A consistent and conservative Phase-Field method for multiphase incompressible flows

Abstract

In the present study, a consistent and conservative Phase-Field method, including both the model and scheme, is developed for multiphase flows with an arbitrary number of immiscible and incompressible fluid phases. The consistency of mass conservation and the consistency of mass and momentum transport are implemented to address the issue of physically coupling the Phase-Field equation, which locates different phases, to the hydrodynamics. These two consistency conditions, as illustrated, provide the “optimal” coupling because (i) the new momentum equation resulting from them is Galilean invariant and implies the kinetic energy conservation, regardless of the details of the Phase-Field equation, and (ii) failures of satisfying the second law of thermodynamics or the consistency of reduction of the multiphase flow model only result from the same failures of the Phase-Field equation but are not due to the new momentum equation. Physical interpretation of the consistency conditions and their formulations are first provided, and general formulations that are obtained from the consistency conditions and independent of the interpretation of the velocity are summarized. Then, the present consistent and conservative multiphase flow model is completed by selecting a reduction consistent Phase-Field equation. Several novel techniques are developed to inherit the physical properties of the multiphase flows after discretization, including the gradient-based phase selection procedure, the momentum conservative method for the surface force, and the general theorems to preserve the consistency conditions on the discrete level.
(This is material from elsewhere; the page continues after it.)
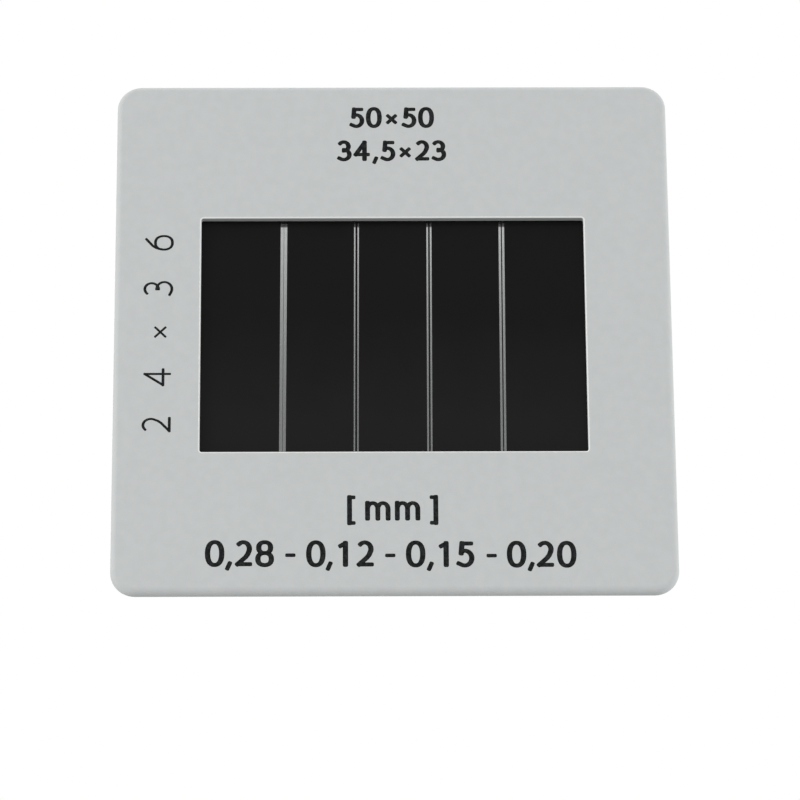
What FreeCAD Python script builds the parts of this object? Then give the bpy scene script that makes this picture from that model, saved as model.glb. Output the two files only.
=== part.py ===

Equipped with those novel techniques, a consistent and conservative scheme for the present multiphase flow model is developed and analyzed. The scheme satisfies the consistency conditions, conserves the mass and momentum, and assures the summation of the volume fractions to be unity, on the fully discrete level and for an arbitrary number of phases. All those properties are numerically validated. Numerical applications demonstrate that the present model and scheme are robust and effective in studying complicated multiphase dynamics, especially for those with large-density ratios.